The Fall or the Drive?
As a home schooling mother of four small children, I am always tickled by the cute things they come up with. One morning our Bible story was centered on Adam and Eve’s disobedience. Afterwards, we discussed how God “drove” them out of the Garden as the consequence to that disobedience. All of the children seemed to understand and answered my questions. Later that day, my three-year-old was deep in thought and, with a puzzled expression, asked, “When God drove Adam and Eve out of the Garden of Eden, did he use a car?”

Sally Anne Perz
Howard, Wisconsin
Wisconsin

Form PI-1206 Exceeds Law

When a Columbus Home School Legal Defense Association family filed Form PI-1206 without listing the grade levels of the children involved, the state department of public instruction rejected the form and insisted that grade levels be included.

The enrollment form has spaces for parents to indicate the number and gender of students in each grade level. The form also has the option of categorizing children as “ungraded.”

The statute which requires that enrollment data be provided to the state does not require that the enrollment data be broken down by grade or gender. It only requires that the enrollment for elementary grades as a group, and high school grades as a group, be reported.
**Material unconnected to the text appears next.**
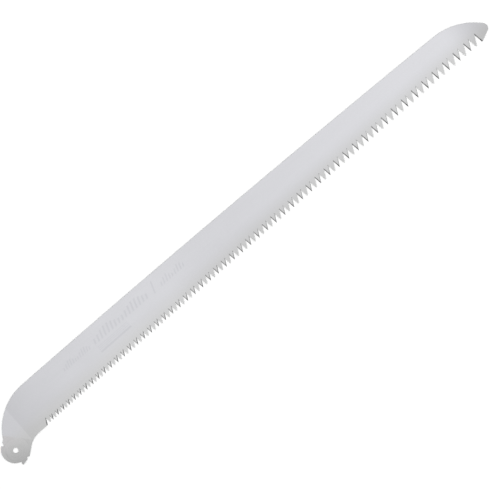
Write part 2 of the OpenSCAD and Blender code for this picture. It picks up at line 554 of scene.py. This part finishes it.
def steel(name, colour, roughness, lines, swing, bump, shade=None, rings=False):
    """Plated or bare steel. lines is the scale of its fine marks along X, Y and Z, in features
    per metre, swing is how much they and the broad streaks change the tone and the roughness,
    bump is the depth of the fine marks in mm, and shade gives painted shade and highlight by place."""
    material = bpy.data.materials.new(name)
    material.use_nodes = True
    tree = material.node_tree
    shader = tree.nodes["Principled BSDF"]
    shader.inputs["Metallic"].default_value = 1.0
    coords = node(tree, "ShaderNodeTexCoord").outputs["Object"]
    place = node(tree, "ShaderNodeSeparateXYZ")
    tree.links.new(coords, place.inputs["Vector"])
    along = turned(tree, place) if rings else coords
    fine = noise(tree, along, lines)
    broad = noise(tree, along, RING_STREAKS if rings else STREAKS)
    mixed = combine(tree, "ADD", combine(tree, "MULTIPLY", fine, 0.5),
                    combine(tree, "MULTIPLY", broad, 0.5))
    tone = ramp(tree, mixed, NOISE_LOW, NOISE_HIGH, 1 - swing, 1 + swing, "LINEAR")
    # Painted shade and highlight by place, multiplied into the colour
    if shade:
        tone = combine(tree, "MULTIPLY", tone, shade(tree, place))
    hue = node(tree, "ShaderNodeMix", data_type="RGBA")
    factor, grey, full, result = hue.inputs[0], hue.inputs[6], hue.inputs[7], hue.outputs[2]
    grey.default_value = (colour[1], colour[1], colour[1], 1)
    full.default_value = (*colour, 1)
    tree.links.new(ramp(tree, place.outputs["Y"], *NEUTRAL_BELOW), factor)
    tint = node(tree, "ShaderNodeVectorMath", operation="SCALE")
    tree.links.new(result, tint.inputs[0])
    tree.links.new(tone, tint.inputs["Scale"])
    tree.links.new(tint.outputs["Vector"], shader.inputs["Base Color"])
    rough = ramp(tree, mixed, NOISE_LOW, NOISE_HIGH, roughness - swing, roughness + swing,
                 "LINEAR")
    tree.links.new(rough, shader.inputs["Roughness"])
    relief = node(tree, "ShaderNodeBump")
    relief.inputs["Distance"].default_value = bump * MM
    tree.links.new(fine, relief.inputs["Height"])
    tree.links.new(relief.outputs["Normal"], shader.inputs["Normal"])
    return material


def make_materials():
    """One material for each slot of the mesh, in the order FACE, TANG, BEVEL, ETCH, RIM."""
    # The plated faces and the marks take painted shade and highlight by place, the tang land painted
    # shade
    return [
        steel("satin_plating", (0.459, 0.460, 0.479), 0.36, (20, 2600, 2600), 0.035, 0.004,
              painted_face_shade),
        steel("tang_land", (0.382, 0.374, 0.380), 0.42, (20, 1100, 20), 0.15, 0.008,
              painted_tang_shade, rings=True),
        steel("ground_bevel", (0.50, 0.50, 0.51), 0.14, (2500, 120, 2500), 0.05, 0.004),
        steel("etched_mark", (0.436, 0.438, 0.459), 0.44, (900, 900, 900), 0.04, 0.006,
              painted_face_shade),
        steel("cut_rim", (0.50, 0.50, 0.51), 0.36, (80, 80, 4000), 0.05, 0.006),
    ]


# ---------------------------------------------------------------- stage
# The camera: metres above the blade, metres seen across, degrees that the blade slopes, centre
CAMERA_DISTANCE = 4.0
VIEW_WIDTH = 0.8431
BLADE_SLOPE = 41.41
VIEW_CENTRE = (0.5304, 0.0055)
FLOOR_HALF, FLOOR_Z, FLOOR_TONE = 12.0, -0.0001, 0.92
# Strength of the light overhead, and the share of it that is left at the horizon
SKY, HORIZON_DIM = 1.5, 0.05
# Height of a direction at which the light is full, and at which the upper half ends
SKY_FULL, ROOM_EDGE = 0.95, 0.02
# How the light leans along X, Y and Z, and how far that may change it
LIGHT_LEAN = (0.8, 0.1, 0.0)
LEAN_MOST = 0.2
# Strength of the table seen straight down, its tilt along X, and where it fades to the room
TABLE, TABLE_TILT = 1.0, 0.045
TABLE_FULL, TABLE_END = -0.36, -0.12


def make_camera():
    """Straight above the marked face, turned so that the blade slopes up to the right."""
    camera = bpy.data.objects.new("camera", bpy.data.cameras.new("camera"))
    bpy.context.scene.collection.objects.link(camera)
    camera.data.lens = camera.data.sensor_width * CAMERA_DISTANCE / VIEW_WIDTH
    camera.data.clip_end = 100
    a = math.radians(-BLADE_SLOPE)
    camera.matrix_world = (Matrix.Translation((*VIEW_CENTRE, CAMERA_DISTANCE))
                           @ Matrix.Rotation(a, 4, "Z"))
    bpy.context.scene.camera = camera


def make_floor():
    """A plain pale floor just under the blade, clear from below and left out of reflections."""
    mesh = bpy.data.meshes.new("floor")
    r, z = FLOOR_HALF, FLOOR_Z
    mesh.from_pydata([(-r, -r, z), (r, -r, z), (r, r, z), (-r, r, z)], [], [(0, 1, 2, 3)])
    floor = bpy.data.objects.new("floor", mesh)
    bpy.context.scene.collection.objects.link(floor)
    material = bpy.data.materials.new("floor")
    material.use_nodes = True
    tree = material.node_tree
    shader = tree.nodes["Principled BSDF"]
    shader.inputs["Base Color"].default_value = (FLOOR_TONE, FLOOR_TONE, FLOOR_TONE, 1)
    shader.inputs["Roughness"].default_value = 0.9
    shader.inputs["Specular IOR Level"].default_value = 0.0
    clear = node(tree, "ShaderNodeBsdfTransparent")
    sides = node(tree, "ShaderNodeMixShader")
    facing = node(tree, "ShaderNodeNewGeometry")
    tree.links.new(facing.outputs["Backfacing"], sides.inputs["Fac"])
    tree.links.new(shader.outputs["BSDF"], sides.inputs[1])
    tree.links.new(clear.outputs["BSDF"], sides.inputs[2])
    tree.links.new(sides.outputs["Shader"], tree.nodes["Material Output"].inputs["Surface"])
    mesh.materials.append(material)
    floor.visible_glossy = False


def make_world():
    """Soft light from above, brighter past the tip. Polished bevels face the table round the
    blade, which is bright close by and falls away to a dim room along the horizon."""
    world = bpy.data.worlds.new("studio")
    bpy.context.scene.world = world
    world.use_nodes = True
    tree = world.node_tree
    background = tree.nodes["Background"]
    background.inputs["Color"].default_value = (1, 1, 1, 1)
    direction = node(tree, "ShaderNodeTexCoord").outputs["Generated"]
    lean = node(tree, "ShaderNodeVectorMath", operation="DOT_PRODUCT")
    lean.inputs[1].default_value = LIGHT_LEAN
    tree.links.new(direction, lean.inputs[0])
    split = node(tree, "ShaderNodeSeparateXYZ")
    tree.links.new(direction, split.inputs["Vector"])
    height = split.outputs["Z"]
    side = ramp(tree, lean.outputs["Value"], -LEAN_MOST, LEAN_MOST, 1 - LEAN_MOST,
                1 + LEAN_MOST, "LINEAR")
    above = combine(tree, "MULTIPLY", side,
                    ramp(tree, height, 0.0, SKY_FULL, SKY * HORIZON_DIM, SKY))
    room = combine(tree, "MULTIPLY", above, ramp(tree, height, -ROOM_EDGE, ROOM_EDGE, 0.0, 1.0))
    tilt = combine(tree, "MULTIPLY", split.outputs["X"], TABLE_TILT)
    below = ramp(tree, combine(tree, "ADD", height, tilt), TABLE_FULL, TABLE_END, TABLE, 0.0)
    level = combine(tree, "ADD", room, combine(tree, "ADD", below, SKY * HORIZON_DIM / 2))
    # What the camera sees past the floor is as bright as the light overhead
    backdrop = node(tree, "ShaderNodeLightPath").outputs["Is Camera Ray"]
    tree.links.new(combine(tree, "MAXIMUM", level, combine(tree, "MULTIPLY", backdrop, SKY)),
                   background.inputs["Strength"])


blade = bpy.data.objects.new("blade", blade_mesh(make_materials()))
bpy.context.scene.collection.objects.link(blade)
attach(blade, "root")
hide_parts("saw_blade")

make_camera()
make_floor()
make_world()
bpy.context.scene.view_settings.view_transform = "Standard"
HSLDA has advised the state that Form PI-1206 calls for data not required by law and has requested that the form be corrected.

DPI Questions & Answers

The Wisconsin Department of Public Instruction sent out a document entitled Questions and DPI Responses Relating to Home-Based Private Educational Programs to many home schoolers. While much of the information in the document was accurate, unfortunately many of DPI’s answers were incorrect.

Raising the most concern was a paragraph indicating home schoolers must “attend school regularly during the full period and hours . . . that the public or private school in which the child should be enrolled . . . .” However, Wisconsin Statute §118.15(1)(a) was only partially quoted in this answer. The beginning of that paragraph in the statute states, “Except as provided under pars. (b) to (d) and sub. (4) . . . .” “Sub. (4)” refers to home schools. Home schoolers are, therefore, exempted from having to attend school the same hours as public school students.

Home School Legal Defense Association attorney Scott Woodruff wrote the Wisconsin DPI about this and other concerns regarding the Q&A document, but had not received a response as this article went to press. Regardless of DPI’s assertion in the Q&A piece, state law remains the same— Wisconsin home schoolers are not required to educate their children the same hours as the public schools.

Protecting Fourth Amendment Rights

A citizen’s Fourth Amendment rights do not disappear during an investigation where an alleged abuser is outside the family. One southern Wisconsin home school family was greatly distressed at allegations that an older neighborhood child had contacted their son in a physically inappropriate manner.

During investigation by family services, a social worker wanted to interview this family’s son alone at the social worker’s office. Home School Legal Defense Association attorney Scott Woodruff discussed this request with the family. Their right to be free from unreasonable search and seizure was the same in this case as it would be in a case where the parents themselves are accused of the abuse. The parents ultimately agreed to allow the social worker to interview their son at a nearby park, and only in their presence.

With this alternative, the family’s rights were preserved, their child’s need for protection was satisfied, and family services obtained the information it needed to deal appropriately with the neighborhood child who had perpetrated the contact.